For his directorial debut, Keanu Reeves chooses the somewhat bizarre choice of a martial arts tournament flick, similar to Enter The Dragon or Bloodsport, shot almost entirely on location in Hong Kong and Beijing. Reeves takes for himself the role of the villain, Donaka Mark, orchestrator of an underground martial arts betting syndicate. Reeves gifts the lead in his film to the unknown Tiger Chen Hu, part of Yuen Wo Ping’s stunt team with whom Reeves worked on The Matrix. Chen plays a Tai Chi student who reluctantly joins Mark’s fight club to raise the necessary funds to save his kung fu temple, only to soon find himself out of his depth.
Chen is clearly a highly experienced martial artist and stuntman back lacks a certain onscreen charisma to really see Man of Tai Chi be a breakout role for him. Reeves goes all-out as the villain, but in doing so exposes his own acting limitations, failing to bring the necessary gravitas or threat to his role. Karen Mok fares much better as the feisty Hong Kong cop investigating the deaths from Mark’s fights, while Simon Yam also makes a brief cameo as Mok’s senior officer. Viewers will also spot The Raid‘s Iko Uwais as one of the other contenders, but he feels somewhat wasted considering what we have seen him do under Gareth Evans’ direction.
While Man of Tai Chi is something of an underwhelming oddity, it is not without its charms, and ticks enough boxes to warrant a Friday night rental accompanied by a pizza and a few beers – which is all many films of this nature have ever warranted. It’s just bizarre that Reeves would go to all the effort of spending the best part of a year in China making a film that is ultimately so unremarkable in its intentions.
That said, what Reeves and the film do manage to achieve is to create a wonderful sense of place, both in Hong Kong and in Beijing. Perhaps this will go unnoticed by the vast majority of the film’s eventual audience (it opened first in China, where it made little impact), but he rather brilliantly captures and accentuates the different environments of the two cities, so we always know where we are and how they differ.

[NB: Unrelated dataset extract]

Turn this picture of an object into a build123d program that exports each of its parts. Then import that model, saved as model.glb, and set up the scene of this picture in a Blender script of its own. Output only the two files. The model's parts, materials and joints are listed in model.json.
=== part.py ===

There were a number of films at Fantastic Fest this year – including Man of Tai Chi, Grand Piano and Eli Roth’s The Green Inferno among others – that feel like a deliberate retreat back to basics, shying away from high concept big budget narratives, or more meaningful character-based dramas to deliver old fashion genre thrills reminiscent of fare from decades past. There’s nothing wrong with this kind of approach to filmmaking, I just hoped there would be something more going on in Man of Tai Chi than just a man doing tai chi.